Selon l’enquête du CIPD, 14 % des contractuels assurent que chaque semaine ou presque leur employeur ne leur fournit pas assez d’heures de travail pour vivre, un phénomène qui arrive de manière irrégulière à 18 % d’entre eux. S’ils ne sont pas inscrits au chômage, nombre de ces contractuels en vivent pourtant le quotidien : leur contrat ne spécifiant pas de revenu minimum, ils ne peuvent pas obtenir de prêt auprès d’institutions bancaires et se tournent donc souvent vers des prêteurs aux taux faramineux. Louer un logement relève également de l’impossible.

Abbie, une Londonienne de presque 30 ans employée par une chaîne de magasins de vêtements, se souvient du soulagement de sa mère lorsqu’elle a signé son contrat : « C’est toujours mieux que rien en cette période de fort chômage, m’a-t-elle dit. L’employeur me l’a vendu comme l’opportunité de travailler quand je veux ; sans me dire qu’il ne me donnerait pas assez d’heures et donc de revenus pour vivre. » Le CIPD assure que 38 % des contractuels veulent travailler plus – dont 14 % qui ne gagnent pas assez pour vivre –, 52 % sont satisfaits de leur situation et 10 % sont indécis.

Abbie raconte la pression psychologique persistante subie par les contractuels : « Ils nous font miroiter un contrat de huit ou douze heures minimum… Une carotte pour nous empêcher de nous plaindre, notamment parce que nous ne recevons notre planning qu’au dernier moment alors qu’il est réalisé longtemps à l’avance. Les employés qui se sont plaints, ou qui ont dit chercher un autre travail en parallèle, ne se sont plus vu offrir d’heures. Mais, sous contrat, ils ne pouvaient pas recevoir d’allocation chômage. » Selon le CIPD, 24 % des employeurs interdisent tout le temps ou la plupart du temps à leurs employés de prendre un second emploi, qui les rendrait moins disponibles. Un monopole auquel s’opposent l’institution et une poignée de responsables politiques, conscients de ses conséquences sociales et financières.

Une loi en perspective. Le ministre Vince Cable a ainsi annoncé la chasse aux employeurs qui empêchent leurs salariés de chercher un second emploi alors qu’ils ne leur fournissent pas assez de travail ou de revenus. Le gouvernement devrait proposer une loi avant les élections législatives de 2015, et peut-être un code de conduite sur les contrats zéro heure. L’opposition travailliste réclame une plus ample protection des travailleurs, avec la mise en place de compensations si des heures de travail sont annulées au dernier moment, et la transformation des contrats zéro heure en contrats à temps plein si les employés finissent par travailler régulièrement.

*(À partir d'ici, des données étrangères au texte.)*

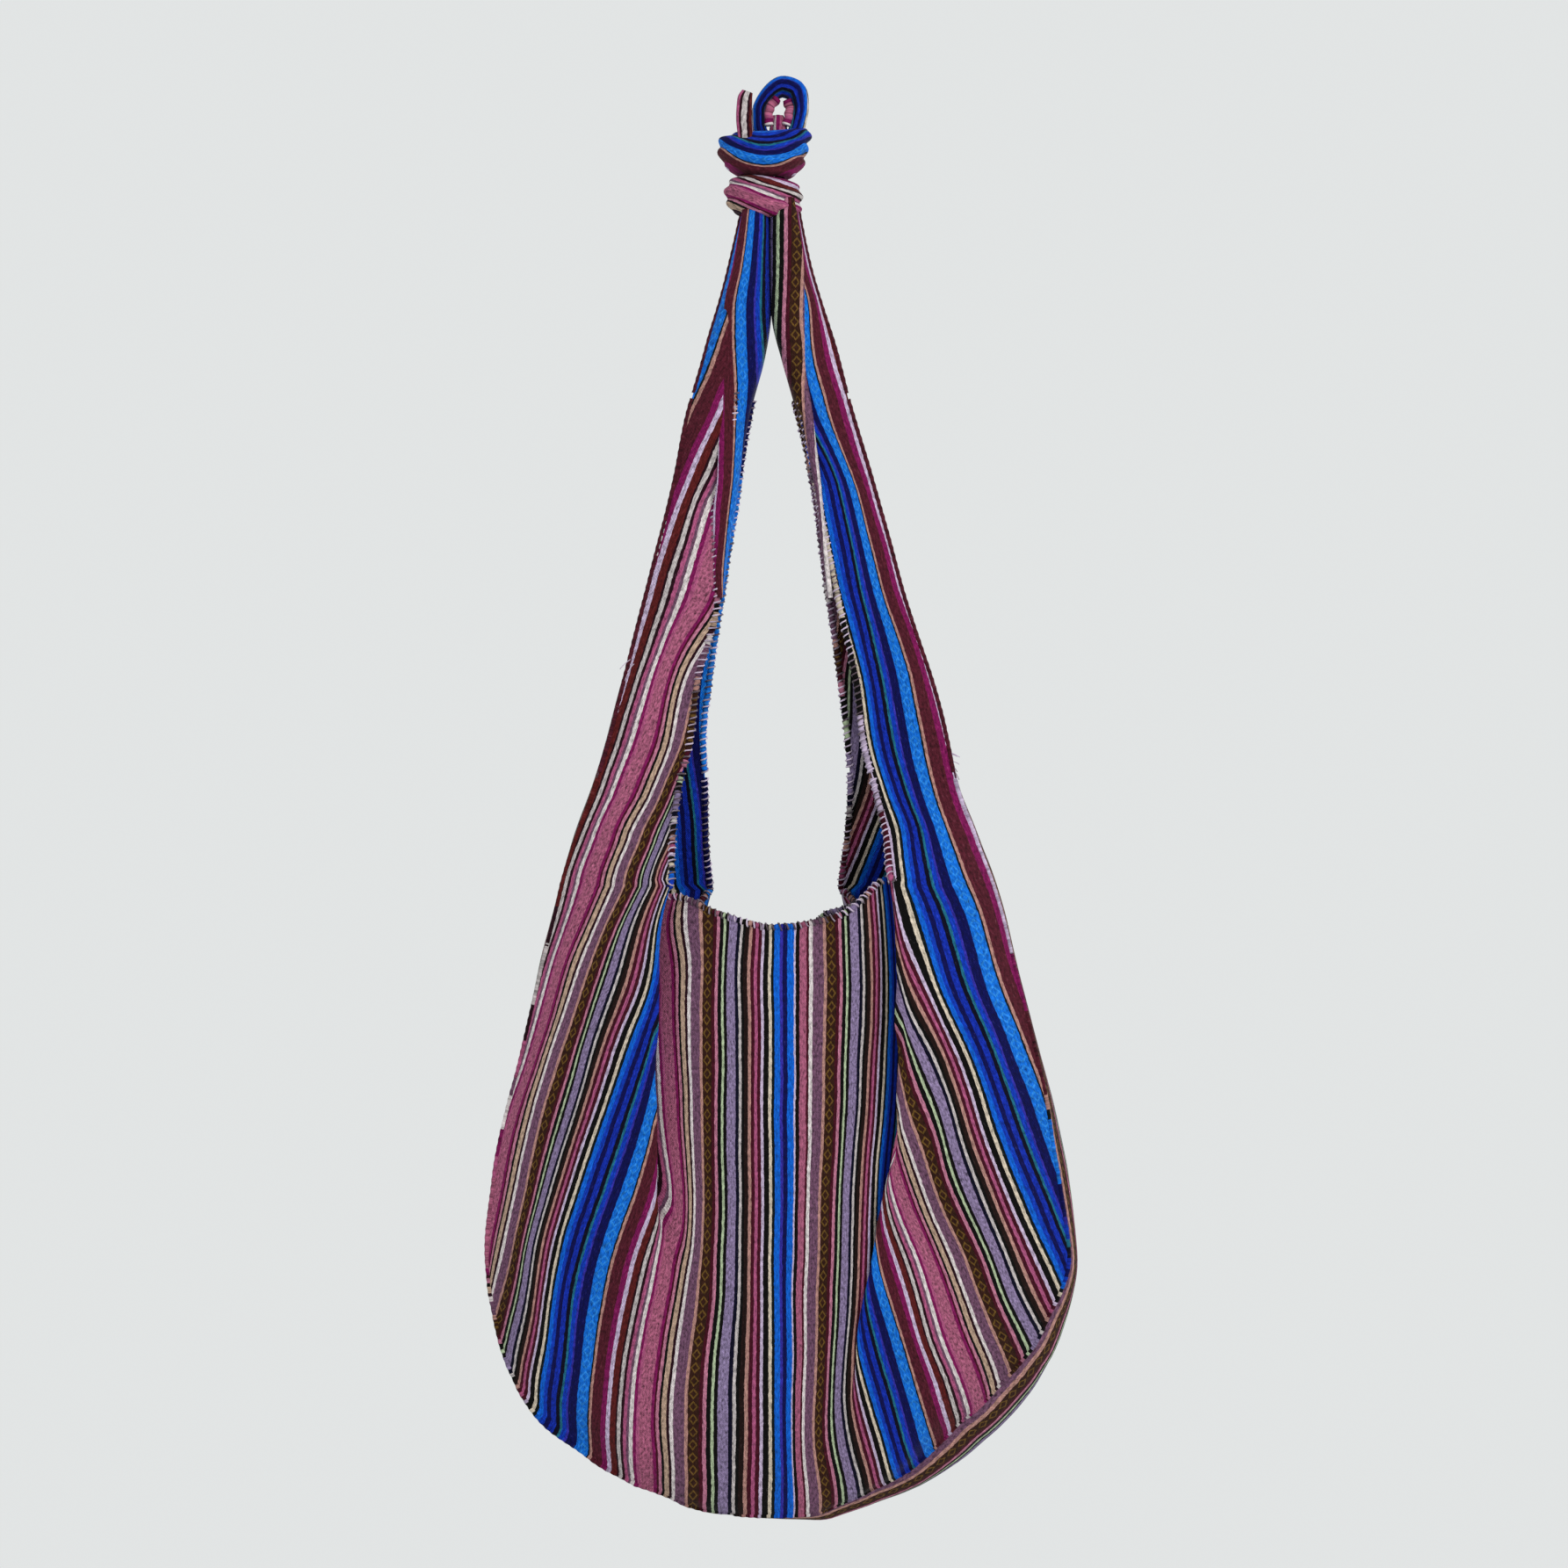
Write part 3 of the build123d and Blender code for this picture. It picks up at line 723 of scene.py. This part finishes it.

Plus largement, Ed Miliband, le leader du Parti travailliste, a intégré la question des contrats zéro heure à sa stratégie générale sur les faibles salaires. « La Grande-Bretagne reste l’une des économies avancées où les salaires sont les plus faibles, a-t-il rappelé. Nous devons donc aller plus loin et prendre des mesures radicales contre les bas salaires. Nous allons établir un lien clair entre le niveau du salaire minimum et la fourchette des salaires versés aux autres travailleurs. Les travailleurs payés au salaire minimum ne doivent pas être oubliés, car ceux qui travaillent dur pour créer la richesse de notre nation doivent aussi en profiter. »

Le gouvernement n’est pas sourd à ces propos. Vince Cable a d’ailleurs admis qu’« au début de ce gouvernement les autorités avaient prévu que les salaires dépasseraient l’inflation de 2 %. En fait, ils peinent à tenir le même rythme que celle-ci.[…] Nous ne voulons pas reproduire l’expérience américaine, où, sur une décennie, les salaires ont stagné, même en période de croissance économique ». Des mesures sont donc nécessaires pour inverser la tendance. Mais, à l’approche des élections générales, il paraît douteux que le gouvernement ose affronter le lobby des grandes entreprises.